Further down south-east, you will find a historic site hedged by the Vindhya Ranges. Bhimbetka consists of 600 rock shelters dating back to 5,500-1,000 BCE. Set in the middle of the Ratapani Sanctuary (famous for its leopards, jackals and sloth bears), the shelters stretch for some 10 km. Here lies South Asia’s richest collection of prehistoric paintings.

Photo of Bhimbetka Caves (by Raveesh Vyas)

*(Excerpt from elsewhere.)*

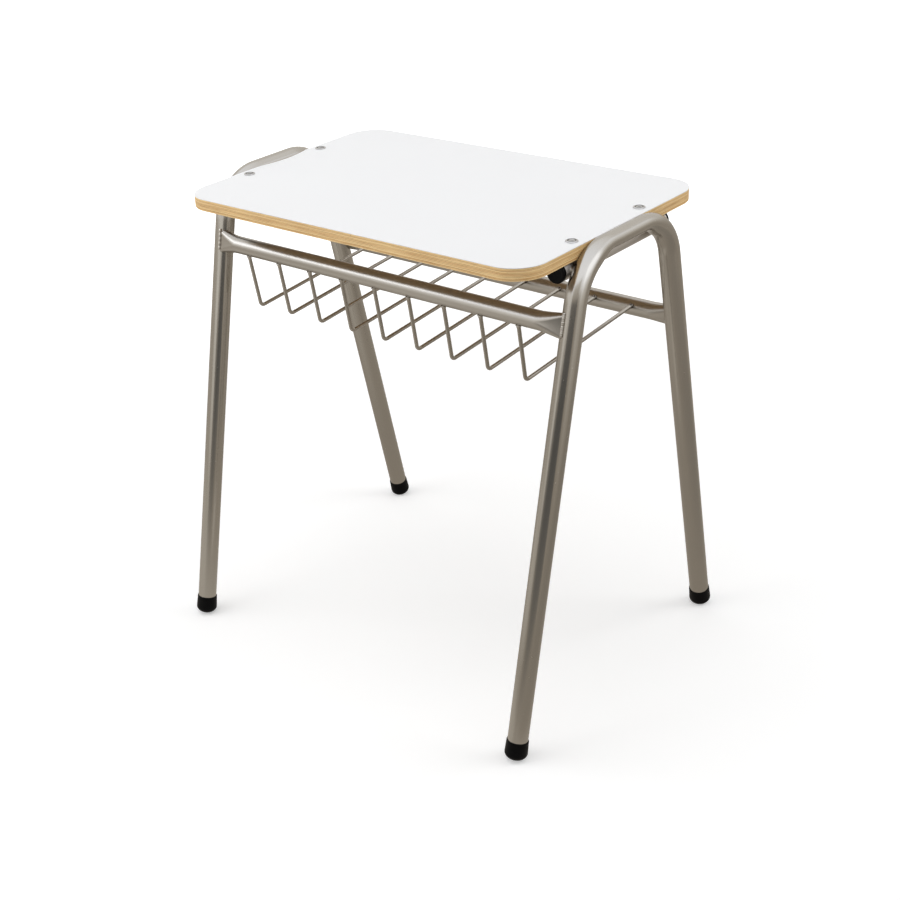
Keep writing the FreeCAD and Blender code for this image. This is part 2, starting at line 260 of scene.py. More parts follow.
def satin_steel(name, pale, deep, sheen):
    """Satin tube steel: fine hair lines along the tube, a cloudy sheen and a few handling
    marks. Pale and deep are the tones it wanders between; sheen is its mean roughness."""
    finish = Finish(name, Metallic=1.0)
    run = finish.run()
    place = finish.place()
    hair = finish.noise(run, (9.0, 2600.0, 1.0), detail=3.0)
    cloud = finish.noise(place, 7.0, detail=4.0, rough=0.6)
    smear = finish.noise(run, (22.0, 140.0, 1.0))
    marks = finish.noise(run, (150.0, 520.0, 1.0), detail=1.0).ramp(0.70, 0.80)
    dulling = cloud * 0.04 + hair * 0.03 + smear * 0.02 + marks * 0.06
    finish.feed(Base_Color=finish.blend(cloud * 0.7 + hair * 0.3, deep, pale),
                Roughness=sheen - 0.045 + dulling)
    finish.relief(hair * 0.8 + smear * 0.2, 0.00001)
    return finish.material


def put(piece, material, slot, *nodes):
    """Gives a finished piece its material and its place on the desk, and hides the solids it stands
    for.
    """
    piece.data.materials.append(material)
    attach(piece, "root")
    if nodes:
        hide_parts(*nodes)
    return piece


leg_lean = math.radians(12.46)
leg_bend_radius = 0.080
bar_half_straight = 0.0422
tube_end_height = 0.009
bend_flattening = 0.025
bar_press_reach = 0.40
bar_pressing = {"left": 0.0, "right": 0.28}
bar_drawing = {"left": 0.0, "right": 0.09}
bar_rise = {"left": 0.0, "right": 0.0020}
frame_low, frame_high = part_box("right_leg_frame")
leg_x = (frame_low.x + frame_high.x) / 2
leg_radius = (frame_high.x - frame_low.x) / 2
bar_height = frame_high.z - leg_radius
bend_turn = math.pi / 2 - leg_lean
bend_tangent = leg_bend_radius * math.tan(bend_turn / 2)
bend_centre_height = bar_height - leg_bend_radius
leg_run = bar_height / math.cos(leg_lean)
SIDES = {"left": -1, "right": 1}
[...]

The etchings depict the lives of the cave dwellers — they are executed in a colourful medley of reds, greens, yellows and whites. Scenes of hunting, dancing, horse and elephant rides, animal fights, masks and household tableaux, chronicle lives long gone. Interestingly, the top crust in some paintings shows that the walls were repeatedly used. Fortunately, the colours have remained intact — thanks to the chemical reaction from the oxide present on the surface of the rocks.

Sanchi (68 km)

Inspiring peace with its very name, Sanchi lies to the north-east of Bhopal. UNESCO declared “the oldest Buddhist sanctuary in existence and… a major Buddhist centre in India until the 12th century CE” a World Heritage Monument in 1989. Most of the structures here date back to the 2nd and 1st centuries BCE and are in different states of conservation. But now, as is typical of India, Sanchi is marked by nothing more than a huddle of haphazard construction — a museum, a couple of guest houses, some wayside shops. Nevertheless, this is a place of incredible serenity and calm. The Great Stupa is the legacy of one of India’s most charismatic emperors, Ashoka.

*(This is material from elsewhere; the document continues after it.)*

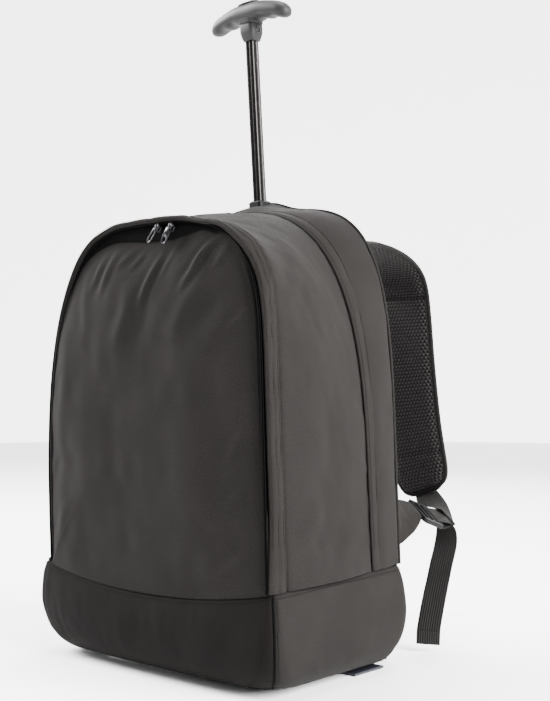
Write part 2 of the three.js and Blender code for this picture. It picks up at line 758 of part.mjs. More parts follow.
function wheels(group) {
  for (const [side, sign] of [['left', -1], ['right', 1]]) {
    const hub = ringAcross(AXLE_RADIUS + GAP, HUB_RADIUS, WHEEL_WIDTH - 2, 18);
    const axleLength = 2 * (WELL_HALF + TRAY_WALL) - 1;
    const parts = [
      node(`wheel_tyre_${side}`, tyre(), LOOKS.rubber),
      node(`wheel_hub_${side}`, hub, LOOKS.blackPlastic),
      node(`wheel_axle_${side}`, rodAcross(AXLE_RADIUS, axleLength, 12), LOOKS.steel),
    ];
    for (const part of parts) {
      part.position.set(sign * WHEEL_SPREAD, WHEEL_Y, WHEEL_RADIUS);
      group.add(part);
    }
    const foot = new THREE.CylinderGeometry(FOOT_RADIUS, 0.85 * FOOT_RADIUS, TRAY_LIFT - GAP, 16).rotateX(Math.PI / 2);
    const footNode = node(`foot_${side}`, foot, LOOKS.rubber);
    footNode.position.set(sign * FOOT_SPREAD, TRAY_FRONT + FOOT_SETBACK, (TRAY_LIFT - GAP) / 2);
    group.add(footNode);
  }
}

// Pull handle, in its own leaning frame whose origin is where the pole leaves the pack.
function tubeShape(width, depth, radius, wall) {
  const shape = roundedShape(width, depth, radius);
  shape.holes.push(new THREE.Path(roundedPoints(width - 2 * wall, depth - 2 * wall, Math.max(0.6, radius - wall))));
  return shape;
}

const SLEEVE_WIDTH = POLE_WIDTH + 2 * (SLEEVE_CLEAR + SLEEVE_WALL);
const SLEEVE_DEPTH = POLE_DEPTH + 2 * (SLEEVE_CLEAR + SLEEVE_WALL);
const COVER_WIDTH = POLE_WIDTH + 2 * (SLEEVE_CLEAR + COVER_WALL);
const COVER_DEPTH = POLE_DEPTH + 2 * (SLEEVE_CLEAR + COVER_WALL);

function handleCover() {
  const base = SLEEVE_TOP + GAP;
  const rings = [
    ringAt(COVER_WIDTH, COVER_DEPTH, COVER_CORNER, base),
    ringAt(COVER_WIDTH, COVER_DEPTH, COVER_CORNER, 0.4 * COVER_RISE),
    ringAt(0.75 * COVER_WIDTH, 0.78 * COVER_DEPTH, 0.85 * COVER_CORNER, COVER_RISE),
  ];
  const bore = prism(
    roundedShape(POLE_WIDTH + 2 * SLEEVE_CLEAR, POLE_DEPTH + 2 * SLEEVE_CLEAR, POLE_CORNER + SLEEVE_CLEAR),
    2 * COVER_RISE - 2 * SLEEVE_TOP);
  return cut(loft(rings), bore.translate(0, 0, 2 * SLEEVE_TOP));
}

const COLLAR_LOW = POLE_SHOWN + GAP;
const GRIP_LOW = COLLAR_LOW + COLLAR_HEIGHT + GAP;
const GRIP_MIDDLE = GRIP_LOW + GRIP_RISE;

function gripCollar() {
  const wide = COLLAR_WIDTH;
  const rings = [
    ringAt(0.7 * wide, 0.73 * wide, 0.15 * wide, COLLAR_LOW),
    ringAt(0.9 * wide, 0.9 * wide, 0.2 * wide, COLLAR_LOW + 0.3 * COLLAR_HEIGHT),
    ringAt(wide, wide, 0.25 * wide, COLLAR_LOW + 0.6 * COLLAR_HEIGHT),
    ringAt(wide, wide, 0.25 * wide, COLLAR_LOW + COLLAR_HEIGHT),
  ];
  const recess = rodAcross(SCREW_RADIUS + GAP, 2 * (SCREW_DEPTH + GAP), 16);
  return cut(loft(rings), recess.translate(wide / 2, 0, screwHeight()));
}

function screwHeight() {
  return COLLAR_LOW + 0.62 * COLLAR_HEIGHT;
}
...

There are a total of 50 monuments at Sanchi. The beautifully carved gateways depict the different stages of the Buddha’s life. Other noteworthy monuments at Sanchi are the Ashoka Pillar, the Buddhist Vihara, the Great Bowl and the Gupta Temple. The museum below the Sanchi hillock has on display, among other things, metal objects used by Buddhist monks of yore and the lion head of the Ashoka Pillar.

Vidisha (78 km)

This is a pretty little town, further north-east from Sanchi and Bhopal, on the fork between the Betwa and Bes rivers. It was known as Besnagar in the Pali scriptures. It is today dotted with white lime mortar temples, a 2ndcentury CE Brahmanical shrine and a museum stocking 9th-century CE sculptures and terracotta objects. Not far north from Vidisha stands the Heliodorous (or Garuda) Pillar, known locally as the Khambha Baba. This pillar carries 140 BCE inscriptions. Heliodorous of Taxila, an envoy of the Indo-Bactrian king, Antialkidas, raised it. The pillar is a perfect meld of Buddhist and Hellenic styles. Not to be missed are also the Lohangi Rock, Gumbaz-ka-Maqbara and the 11th CE Bijamandal Mosque at the centre of Vidisha hamlet.

Udaygiri Caves (82 km)

Directly north of Sanchi, this group of rock-cut cave sanctuaries is reached after travelling 4 km by road from Vidisha. It was sculpted during the reign of Chandragupta II (375-415 CE). Take in the beautiful design of the entrance, the massive pillars and the artful façade, albeit eroded by time and the elements. Cave 5 has a depiction of Vishnu in his Varaha avatar, holding aloft the Earth Goddess, Prithvi. Caves 1 and 9 are remarkable.

So, pick one from this list of places to visit around Bhopal and head there.